Problem description:
Extract the lines that hold the string "their".

Given information:
((

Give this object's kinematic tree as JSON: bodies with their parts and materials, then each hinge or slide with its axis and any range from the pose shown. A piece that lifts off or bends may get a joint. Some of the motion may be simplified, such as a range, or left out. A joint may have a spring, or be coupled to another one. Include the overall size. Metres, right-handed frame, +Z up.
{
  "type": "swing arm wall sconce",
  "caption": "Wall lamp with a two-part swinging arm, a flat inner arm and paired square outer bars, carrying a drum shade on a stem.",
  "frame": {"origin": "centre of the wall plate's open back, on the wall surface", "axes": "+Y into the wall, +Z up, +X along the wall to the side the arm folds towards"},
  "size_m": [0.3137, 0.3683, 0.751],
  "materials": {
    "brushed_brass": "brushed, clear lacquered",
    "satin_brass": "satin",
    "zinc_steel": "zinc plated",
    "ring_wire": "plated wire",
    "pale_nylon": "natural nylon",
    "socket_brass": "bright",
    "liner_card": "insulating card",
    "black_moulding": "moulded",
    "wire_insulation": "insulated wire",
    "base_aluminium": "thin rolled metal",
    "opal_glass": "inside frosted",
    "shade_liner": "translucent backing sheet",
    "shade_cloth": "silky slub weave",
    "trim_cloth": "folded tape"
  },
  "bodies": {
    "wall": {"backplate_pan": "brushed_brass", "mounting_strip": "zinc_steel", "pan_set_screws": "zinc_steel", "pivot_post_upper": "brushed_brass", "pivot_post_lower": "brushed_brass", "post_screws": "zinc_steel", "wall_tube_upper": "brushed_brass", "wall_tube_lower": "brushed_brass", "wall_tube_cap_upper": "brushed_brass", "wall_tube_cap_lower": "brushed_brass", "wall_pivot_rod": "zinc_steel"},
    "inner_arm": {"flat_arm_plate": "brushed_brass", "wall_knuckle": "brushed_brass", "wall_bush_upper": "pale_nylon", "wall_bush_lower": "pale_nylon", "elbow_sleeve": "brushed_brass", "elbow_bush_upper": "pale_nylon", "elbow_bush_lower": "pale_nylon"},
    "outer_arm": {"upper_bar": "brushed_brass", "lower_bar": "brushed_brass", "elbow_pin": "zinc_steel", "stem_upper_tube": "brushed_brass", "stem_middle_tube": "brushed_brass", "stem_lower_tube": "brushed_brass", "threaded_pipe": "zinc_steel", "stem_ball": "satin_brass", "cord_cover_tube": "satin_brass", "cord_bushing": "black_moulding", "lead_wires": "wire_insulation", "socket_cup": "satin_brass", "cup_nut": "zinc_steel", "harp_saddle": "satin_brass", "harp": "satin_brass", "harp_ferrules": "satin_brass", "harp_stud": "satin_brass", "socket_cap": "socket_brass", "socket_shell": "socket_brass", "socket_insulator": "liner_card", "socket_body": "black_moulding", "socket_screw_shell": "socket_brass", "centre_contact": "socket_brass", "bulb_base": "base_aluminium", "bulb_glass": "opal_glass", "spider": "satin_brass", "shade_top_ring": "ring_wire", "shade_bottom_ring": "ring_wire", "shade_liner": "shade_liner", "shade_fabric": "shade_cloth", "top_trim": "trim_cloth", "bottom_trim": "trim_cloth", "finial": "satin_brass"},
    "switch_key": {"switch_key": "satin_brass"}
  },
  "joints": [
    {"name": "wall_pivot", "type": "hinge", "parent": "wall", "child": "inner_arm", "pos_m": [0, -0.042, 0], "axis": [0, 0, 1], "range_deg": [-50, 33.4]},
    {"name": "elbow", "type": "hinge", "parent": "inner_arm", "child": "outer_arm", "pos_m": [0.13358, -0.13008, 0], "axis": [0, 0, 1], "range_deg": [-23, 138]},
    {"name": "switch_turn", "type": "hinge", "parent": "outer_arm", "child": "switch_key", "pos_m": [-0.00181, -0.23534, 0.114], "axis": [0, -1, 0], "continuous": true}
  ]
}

))
((

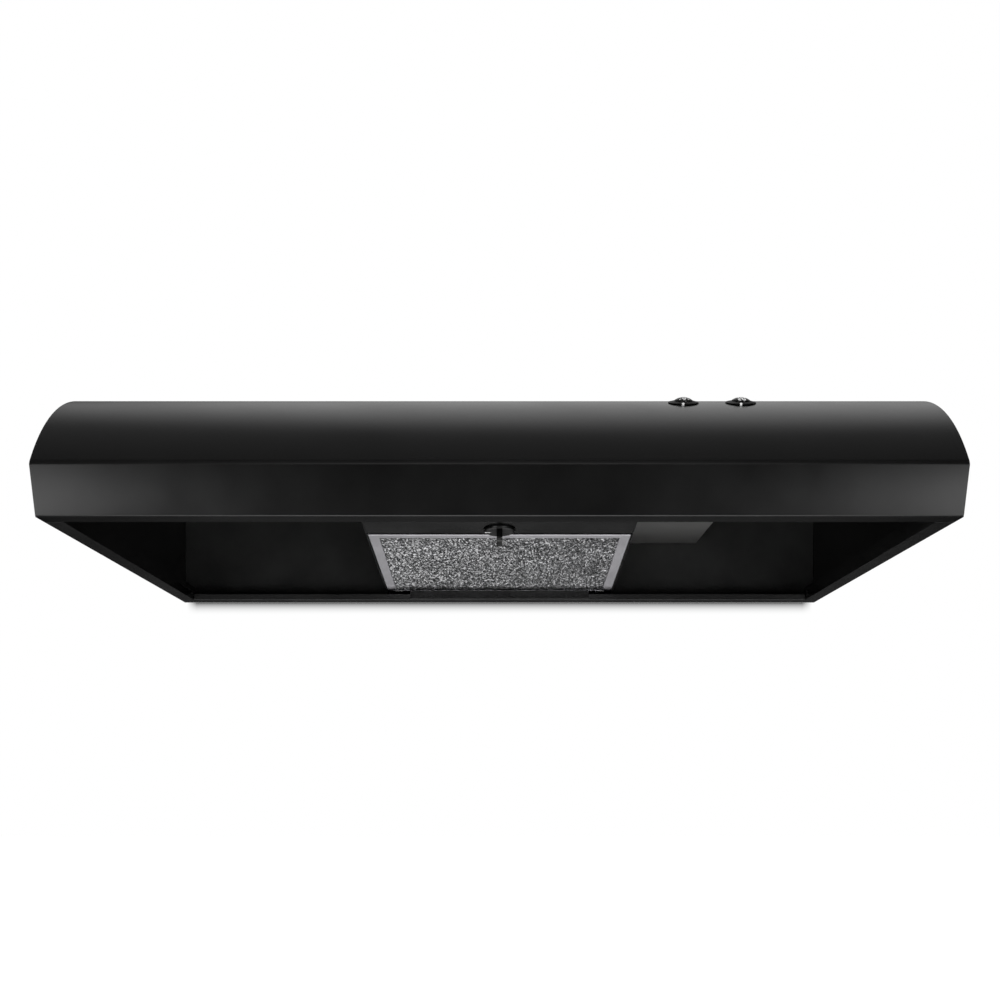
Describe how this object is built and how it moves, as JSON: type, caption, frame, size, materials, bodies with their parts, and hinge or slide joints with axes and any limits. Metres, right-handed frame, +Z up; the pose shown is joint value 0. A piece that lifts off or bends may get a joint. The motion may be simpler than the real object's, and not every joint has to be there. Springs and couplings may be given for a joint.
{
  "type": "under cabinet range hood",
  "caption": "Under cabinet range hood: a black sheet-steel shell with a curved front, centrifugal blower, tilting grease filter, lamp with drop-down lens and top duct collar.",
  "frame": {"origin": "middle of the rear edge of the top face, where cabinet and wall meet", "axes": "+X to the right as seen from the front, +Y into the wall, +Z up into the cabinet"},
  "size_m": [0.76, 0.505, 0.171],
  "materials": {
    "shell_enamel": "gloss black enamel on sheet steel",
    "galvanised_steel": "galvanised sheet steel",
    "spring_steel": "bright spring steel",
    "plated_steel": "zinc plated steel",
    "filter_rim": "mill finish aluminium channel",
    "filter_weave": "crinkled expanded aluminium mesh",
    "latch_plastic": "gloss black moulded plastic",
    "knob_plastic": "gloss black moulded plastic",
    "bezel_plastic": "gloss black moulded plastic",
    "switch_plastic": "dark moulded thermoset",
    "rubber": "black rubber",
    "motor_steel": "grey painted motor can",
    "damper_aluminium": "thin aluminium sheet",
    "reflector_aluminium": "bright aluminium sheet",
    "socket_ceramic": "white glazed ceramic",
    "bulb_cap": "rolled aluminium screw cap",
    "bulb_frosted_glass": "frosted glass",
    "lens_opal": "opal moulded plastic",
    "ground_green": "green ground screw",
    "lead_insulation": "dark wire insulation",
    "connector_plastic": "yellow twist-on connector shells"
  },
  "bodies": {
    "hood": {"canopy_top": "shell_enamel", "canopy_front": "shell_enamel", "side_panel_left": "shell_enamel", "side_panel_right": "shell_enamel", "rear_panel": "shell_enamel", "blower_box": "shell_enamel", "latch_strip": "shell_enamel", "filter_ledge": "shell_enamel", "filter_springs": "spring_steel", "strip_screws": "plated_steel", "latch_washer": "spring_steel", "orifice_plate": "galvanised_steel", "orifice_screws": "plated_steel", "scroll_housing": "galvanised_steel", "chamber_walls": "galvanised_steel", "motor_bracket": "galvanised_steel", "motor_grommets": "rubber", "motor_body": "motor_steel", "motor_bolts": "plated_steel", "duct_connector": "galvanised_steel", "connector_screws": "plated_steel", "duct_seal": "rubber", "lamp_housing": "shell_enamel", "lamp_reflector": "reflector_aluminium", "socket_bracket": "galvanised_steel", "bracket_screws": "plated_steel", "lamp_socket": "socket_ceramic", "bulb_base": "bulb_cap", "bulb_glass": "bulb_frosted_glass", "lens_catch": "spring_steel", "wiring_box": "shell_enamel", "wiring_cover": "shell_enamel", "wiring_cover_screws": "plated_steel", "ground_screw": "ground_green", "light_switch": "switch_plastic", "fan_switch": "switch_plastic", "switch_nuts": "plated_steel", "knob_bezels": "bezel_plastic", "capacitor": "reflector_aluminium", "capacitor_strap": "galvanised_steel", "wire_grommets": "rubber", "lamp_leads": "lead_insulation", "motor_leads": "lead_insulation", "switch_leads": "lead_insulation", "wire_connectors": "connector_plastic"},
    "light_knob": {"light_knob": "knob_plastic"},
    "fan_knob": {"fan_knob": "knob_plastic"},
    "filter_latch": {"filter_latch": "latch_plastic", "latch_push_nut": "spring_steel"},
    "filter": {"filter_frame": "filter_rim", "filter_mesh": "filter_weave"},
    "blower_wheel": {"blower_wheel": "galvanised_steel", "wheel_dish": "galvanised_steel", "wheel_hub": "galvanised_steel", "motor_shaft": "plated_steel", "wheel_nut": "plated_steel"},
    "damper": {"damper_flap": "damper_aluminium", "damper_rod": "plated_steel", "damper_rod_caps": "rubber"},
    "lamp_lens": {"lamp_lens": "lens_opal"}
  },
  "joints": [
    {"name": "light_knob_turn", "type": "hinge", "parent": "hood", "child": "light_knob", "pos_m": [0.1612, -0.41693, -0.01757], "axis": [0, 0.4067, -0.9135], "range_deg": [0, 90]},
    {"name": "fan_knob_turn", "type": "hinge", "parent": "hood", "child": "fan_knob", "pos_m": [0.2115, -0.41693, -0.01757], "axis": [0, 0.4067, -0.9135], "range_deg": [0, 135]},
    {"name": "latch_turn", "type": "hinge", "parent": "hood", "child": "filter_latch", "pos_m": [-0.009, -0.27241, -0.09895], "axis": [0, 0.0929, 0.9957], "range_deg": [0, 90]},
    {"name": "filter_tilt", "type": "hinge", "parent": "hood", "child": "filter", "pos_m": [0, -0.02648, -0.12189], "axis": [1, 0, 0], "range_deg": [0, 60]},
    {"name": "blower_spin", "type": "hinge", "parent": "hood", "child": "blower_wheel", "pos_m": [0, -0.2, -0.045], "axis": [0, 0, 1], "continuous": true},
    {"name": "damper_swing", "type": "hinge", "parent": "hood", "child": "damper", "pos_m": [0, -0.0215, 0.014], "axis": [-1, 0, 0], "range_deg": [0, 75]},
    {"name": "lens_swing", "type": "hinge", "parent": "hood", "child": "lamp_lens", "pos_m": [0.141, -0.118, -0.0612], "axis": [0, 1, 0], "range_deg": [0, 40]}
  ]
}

))
((

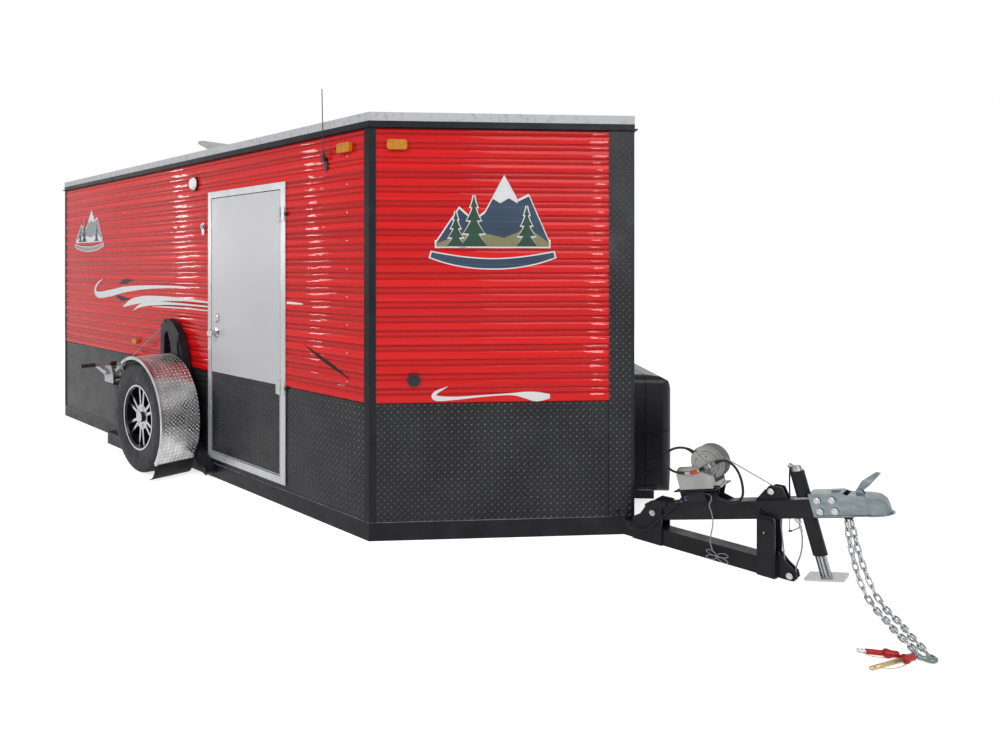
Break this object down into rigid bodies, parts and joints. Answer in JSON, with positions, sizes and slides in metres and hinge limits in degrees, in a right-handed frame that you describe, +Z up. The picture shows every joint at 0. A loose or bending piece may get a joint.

))

Answer to the task:
Give this object's kinematic tree as JSON: bodies with their parts and materials, then each hinge or slide with its axis and any range from the pose shown. A piece that lifts off or bends may get a joint. Some of the motion may be simplified, such as a range, or left out. A joint may have a spring, or be coupled to another one. Include the overall size. Metres, right-handed frame, +Z up.
Describe how this object is built and how it moves, as JSON: type, caption, frame, size, materials, bodies with their parts, and hinge or slide joints with axes and any limits. Metres, right-handed frame, +Z up; the pose shown is joint value 0. A piece that lifts off or bends may get a joint. The motion may be simpler than the real object's, and not every joint has to be there. Springs and couplings may be given for a joint.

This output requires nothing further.